**STORED ROWS:**
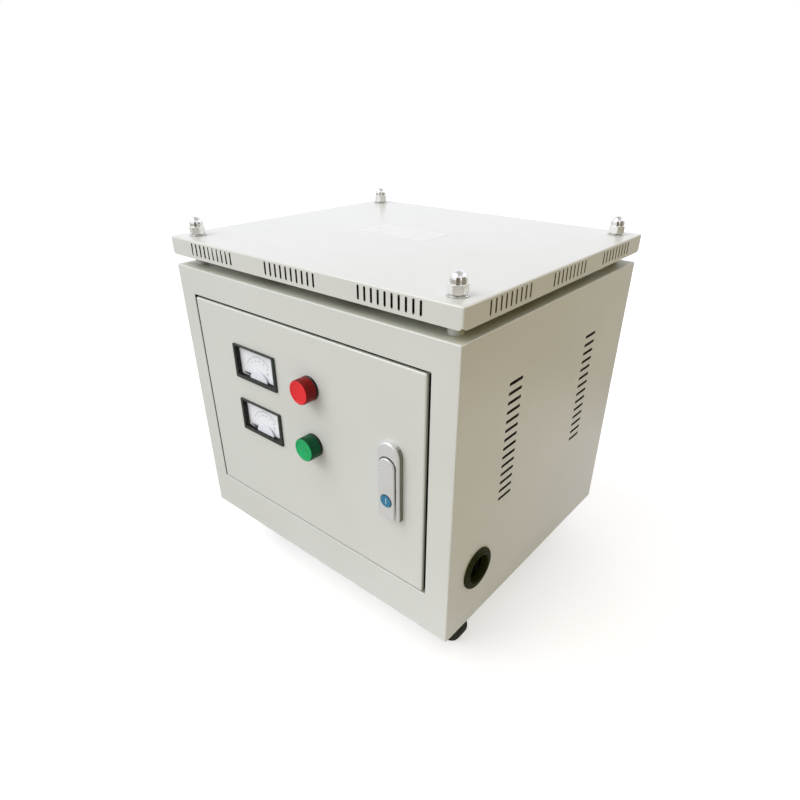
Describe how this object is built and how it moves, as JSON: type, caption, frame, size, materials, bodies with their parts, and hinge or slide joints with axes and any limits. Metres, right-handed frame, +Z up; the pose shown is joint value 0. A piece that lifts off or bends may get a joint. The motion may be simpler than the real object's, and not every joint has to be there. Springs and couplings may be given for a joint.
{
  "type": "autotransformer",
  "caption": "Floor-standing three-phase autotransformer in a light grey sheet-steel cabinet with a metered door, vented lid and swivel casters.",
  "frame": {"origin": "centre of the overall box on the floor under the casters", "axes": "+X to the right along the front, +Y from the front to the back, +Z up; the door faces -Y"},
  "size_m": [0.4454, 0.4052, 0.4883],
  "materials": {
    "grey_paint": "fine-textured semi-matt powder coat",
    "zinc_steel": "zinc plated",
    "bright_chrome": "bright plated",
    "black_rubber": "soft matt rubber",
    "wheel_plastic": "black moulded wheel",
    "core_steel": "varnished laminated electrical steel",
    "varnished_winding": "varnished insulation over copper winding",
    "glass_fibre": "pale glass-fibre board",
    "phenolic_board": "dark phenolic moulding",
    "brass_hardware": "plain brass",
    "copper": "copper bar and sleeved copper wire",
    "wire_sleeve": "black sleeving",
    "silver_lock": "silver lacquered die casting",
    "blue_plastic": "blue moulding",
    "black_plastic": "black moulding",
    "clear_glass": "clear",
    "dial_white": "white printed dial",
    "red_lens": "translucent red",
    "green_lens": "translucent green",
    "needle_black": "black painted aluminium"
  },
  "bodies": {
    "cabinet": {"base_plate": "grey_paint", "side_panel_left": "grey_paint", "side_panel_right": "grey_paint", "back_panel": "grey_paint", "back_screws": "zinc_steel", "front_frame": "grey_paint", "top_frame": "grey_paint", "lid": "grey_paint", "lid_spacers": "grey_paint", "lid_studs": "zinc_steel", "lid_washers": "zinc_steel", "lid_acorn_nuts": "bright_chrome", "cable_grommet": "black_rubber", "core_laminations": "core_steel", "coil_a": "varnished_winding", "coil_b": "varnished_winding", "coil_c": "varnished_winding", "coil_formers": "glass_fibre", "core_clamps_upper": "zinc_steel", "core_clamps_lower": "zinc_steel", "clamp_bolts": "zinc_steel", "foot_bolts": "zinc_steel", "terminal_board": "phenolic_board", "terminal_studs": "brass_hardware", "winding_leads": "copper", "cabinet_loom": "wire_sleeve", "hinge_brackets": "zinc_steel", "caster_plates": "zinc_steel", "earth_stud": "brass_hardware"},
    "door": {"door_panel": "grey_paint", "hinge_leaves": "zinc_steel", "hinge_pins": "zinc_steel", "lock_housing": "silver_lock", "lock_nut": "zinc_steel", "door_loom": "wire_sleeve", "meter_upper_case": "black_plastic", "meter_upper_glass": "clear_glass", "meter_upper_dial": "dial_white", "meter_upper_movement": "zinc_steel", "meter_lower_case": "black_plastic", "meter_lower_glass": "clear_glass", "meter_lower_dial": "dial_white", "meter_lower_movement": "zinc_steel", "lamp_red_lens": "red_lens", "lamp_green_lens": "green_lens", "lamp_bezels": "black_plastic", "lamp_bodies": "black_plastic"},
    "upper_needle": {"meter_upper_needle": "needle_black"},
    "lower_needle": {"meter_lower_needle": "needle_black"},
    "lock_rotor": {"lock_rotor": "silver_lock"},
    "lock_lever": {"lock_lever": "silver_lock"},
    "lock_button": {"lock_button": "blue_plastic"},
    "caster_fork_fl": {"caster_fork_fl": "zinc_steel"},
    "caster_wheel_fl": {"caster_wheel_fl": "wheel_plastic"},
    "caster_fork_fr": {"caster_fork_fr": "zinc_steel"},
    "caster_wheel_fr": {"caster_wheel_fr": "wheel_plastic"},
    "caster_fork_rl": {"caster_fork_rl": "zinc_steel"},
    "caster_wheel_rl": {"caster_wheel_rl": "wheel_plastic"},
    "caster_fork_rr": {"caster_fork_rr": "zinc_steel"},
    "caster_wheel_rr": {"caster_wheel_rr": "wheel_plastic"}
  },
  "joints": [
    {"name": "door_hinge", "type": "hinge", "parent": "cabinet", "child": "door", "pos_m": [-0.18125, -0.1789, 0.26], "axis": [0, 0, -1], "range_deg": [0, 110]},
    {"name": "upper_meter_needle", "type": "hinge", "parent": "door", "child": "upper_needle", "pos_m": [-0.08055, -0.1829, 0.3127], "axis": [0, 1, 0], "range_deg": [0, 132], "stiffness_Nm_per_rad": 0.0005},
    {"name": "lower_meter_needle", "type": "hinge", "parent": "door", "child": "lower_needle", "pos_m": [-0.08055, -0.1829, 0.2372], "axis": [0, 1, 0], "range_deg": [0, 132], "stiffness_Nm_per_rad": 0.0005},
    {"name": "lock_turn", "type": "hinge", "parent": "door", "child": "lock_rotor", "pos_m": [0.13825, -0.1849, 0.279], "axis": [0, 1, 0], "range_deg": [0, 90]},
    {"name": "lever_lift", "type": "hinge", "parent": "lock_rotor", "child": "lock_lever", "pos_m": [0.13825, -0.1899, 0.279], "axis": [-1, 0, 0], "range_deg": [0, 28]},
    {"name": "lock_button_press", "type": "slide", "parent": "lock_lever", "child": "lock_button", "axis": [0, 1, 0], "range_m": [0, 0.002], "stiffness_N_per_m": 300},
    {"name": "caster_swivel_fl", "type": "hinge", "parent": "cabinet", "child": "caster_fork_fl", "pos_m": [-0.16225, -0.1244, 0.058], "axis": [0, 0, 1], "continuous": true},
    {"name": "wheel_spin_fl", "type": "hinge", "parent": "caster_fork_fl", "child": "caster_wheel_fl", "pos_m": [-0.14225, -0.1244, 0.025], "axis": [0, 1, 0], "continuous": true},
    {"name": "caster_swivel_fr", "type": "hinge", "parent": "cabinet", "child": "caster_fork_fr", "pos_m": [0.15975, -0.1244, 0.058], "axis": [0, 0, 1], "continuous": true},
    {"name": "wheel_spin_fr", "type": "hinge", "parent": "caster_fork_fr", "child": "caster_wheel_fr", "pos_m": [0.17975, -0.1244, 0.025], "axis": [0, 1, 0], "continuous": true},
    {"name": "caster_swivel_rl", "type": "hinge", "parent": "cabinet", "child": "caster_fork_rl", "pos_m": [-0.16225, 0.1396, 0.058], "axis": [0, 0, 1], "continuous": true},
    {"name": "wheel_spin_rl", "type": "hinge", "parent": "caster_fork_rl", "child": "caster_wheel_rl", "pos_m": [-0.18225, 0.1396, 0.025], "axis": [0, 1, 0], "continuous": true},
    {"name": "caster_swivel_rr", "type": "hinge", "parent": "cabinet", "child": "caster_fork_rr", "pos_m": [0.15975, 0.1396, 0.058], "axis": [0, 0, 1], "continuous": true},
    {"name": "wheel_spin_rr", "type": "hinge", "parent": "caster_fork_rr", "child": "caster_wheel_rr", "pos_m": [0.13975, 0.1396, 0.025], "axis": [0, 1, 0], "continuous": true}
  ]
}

* * *

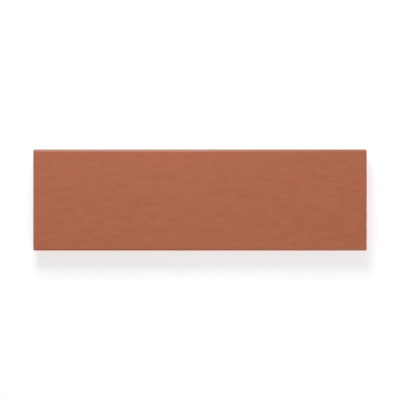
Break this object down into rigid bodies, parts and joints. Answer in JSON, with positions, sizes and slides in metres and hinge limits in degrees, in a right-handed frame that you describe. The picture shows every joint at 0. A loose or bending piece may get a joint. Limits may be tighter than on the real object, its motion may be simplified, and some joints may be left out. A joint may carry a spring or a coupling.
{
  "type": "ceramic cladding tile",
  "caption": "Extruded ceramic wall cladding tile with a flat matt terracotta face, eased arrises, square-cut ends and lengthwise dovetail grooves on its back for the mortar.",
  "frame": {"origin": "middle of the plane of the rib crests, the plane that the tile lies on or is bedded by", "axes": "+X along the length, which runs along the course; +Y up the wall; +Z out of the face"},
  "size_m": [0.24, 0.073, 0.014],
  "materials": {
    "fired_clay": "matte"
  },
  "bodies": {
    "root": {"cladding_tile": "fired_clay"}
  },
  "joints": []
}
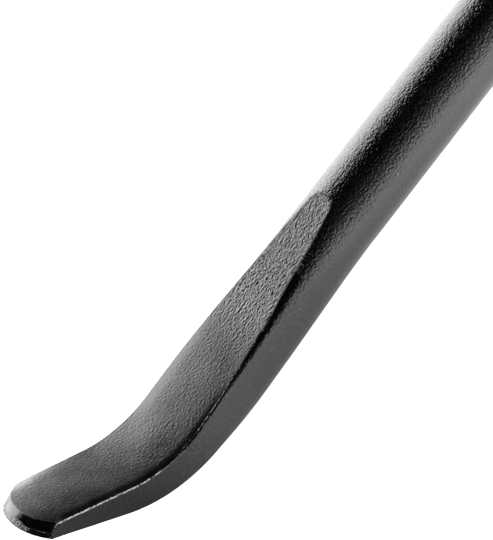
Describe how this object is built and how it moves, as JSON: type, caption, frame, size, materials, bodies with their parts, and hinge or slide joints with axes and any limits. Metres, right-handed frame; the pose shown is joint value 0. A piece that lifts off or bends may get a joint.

...

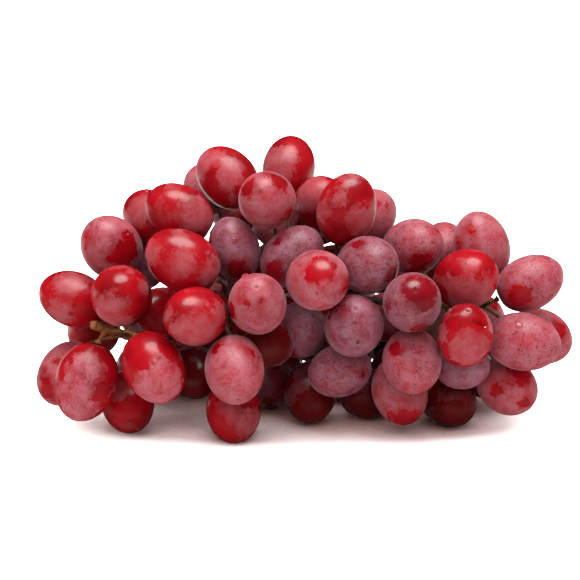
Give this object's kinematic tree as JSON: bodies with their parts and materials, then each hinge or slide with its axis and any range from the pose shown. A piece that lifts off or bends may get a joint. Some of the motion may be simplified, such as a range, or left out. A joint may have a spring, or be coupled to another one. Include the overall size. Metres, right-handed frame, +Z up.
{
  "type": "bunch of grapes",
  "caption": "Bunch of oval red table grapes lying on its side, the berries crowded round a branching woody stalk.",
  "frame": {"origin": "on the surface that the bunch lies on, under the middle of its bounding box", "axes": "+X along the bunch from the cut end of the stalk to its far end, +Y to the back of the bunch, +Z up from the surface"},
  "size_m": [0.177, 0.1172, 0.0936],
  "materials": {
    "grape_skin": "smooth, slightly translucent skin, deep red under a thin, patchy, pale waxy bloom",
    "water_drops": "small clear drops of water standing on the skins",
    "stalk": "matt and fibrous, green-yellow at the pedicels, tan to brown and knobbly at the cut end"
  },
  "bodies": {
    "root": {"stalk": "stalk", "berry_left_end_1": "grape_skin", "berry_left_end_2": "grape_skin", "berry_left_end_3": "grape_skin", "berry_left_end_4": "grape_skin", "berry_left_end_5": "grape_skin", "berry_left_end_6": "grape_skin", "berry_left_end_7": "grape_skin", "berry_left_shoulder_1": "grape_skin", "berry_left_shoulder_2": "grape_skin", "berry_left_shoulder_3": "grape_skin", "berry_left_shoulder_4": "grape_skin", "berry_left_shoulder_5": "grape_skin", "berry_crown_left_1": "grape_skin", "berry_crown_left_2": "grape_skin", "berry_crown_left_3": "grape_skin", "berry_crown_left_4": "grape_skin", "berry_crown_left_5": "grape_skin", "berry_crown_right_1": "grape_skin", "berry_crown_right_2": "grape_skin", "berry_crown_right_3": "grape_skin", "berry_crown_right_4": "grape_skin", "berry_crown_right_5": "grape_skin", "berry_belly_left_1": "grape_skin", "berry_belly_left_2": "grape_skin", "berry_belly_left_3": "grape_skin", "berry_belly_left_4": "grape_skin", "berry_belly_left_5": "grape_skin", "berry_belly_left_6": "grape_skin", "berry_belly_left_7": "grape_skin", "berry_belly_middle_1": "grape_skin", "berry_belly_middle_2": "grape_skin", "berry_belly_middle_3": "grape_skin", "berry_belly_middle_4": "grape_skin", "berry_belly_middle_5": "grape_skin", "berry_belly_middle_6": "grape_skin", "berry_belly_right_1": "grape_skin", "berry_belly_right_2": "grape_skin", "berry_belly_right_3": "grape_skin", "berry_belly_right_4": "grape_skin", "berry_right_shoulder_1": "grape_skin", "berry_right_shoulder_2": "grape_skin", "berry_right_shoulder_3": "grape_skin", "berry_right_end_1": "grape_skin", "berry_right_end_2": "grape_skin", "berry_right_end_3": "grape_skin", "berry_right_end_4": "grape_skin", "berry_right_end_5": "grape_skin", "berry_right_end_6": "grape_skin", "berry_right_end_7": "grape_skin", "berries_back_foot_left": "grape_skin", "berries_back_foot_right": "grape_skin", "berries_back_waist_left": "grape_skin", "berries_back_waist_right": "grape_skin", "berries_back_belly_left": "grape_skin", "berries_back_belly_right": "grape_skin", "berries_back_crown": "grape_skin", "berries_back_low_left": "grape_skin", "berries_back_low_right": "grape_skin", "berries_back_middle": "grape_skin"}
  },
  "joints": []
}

**PROMPT:**
Pick out, from the lines above, every one that contains the string "overall".

**RESPONSE TO THE EXERCISE:**
  "frame": {"origin": "centre of the overall box on the floor under the casters", "axes": "+X to the right along the front, +Y from the front to the back, +Z up; the door faces -Y"},
Give this object's kinematic tree as JSON: bodies with their parts and materials, then each hinge or slide with its axis and any range from the pose shown. A piece that lifts off or bends may get a joint. Some of the motion may be simplified, such as a range, or left out. A joint may have a spring, or be coupled to another one. Include the overall size. Metres, right-handed frame, +Z up.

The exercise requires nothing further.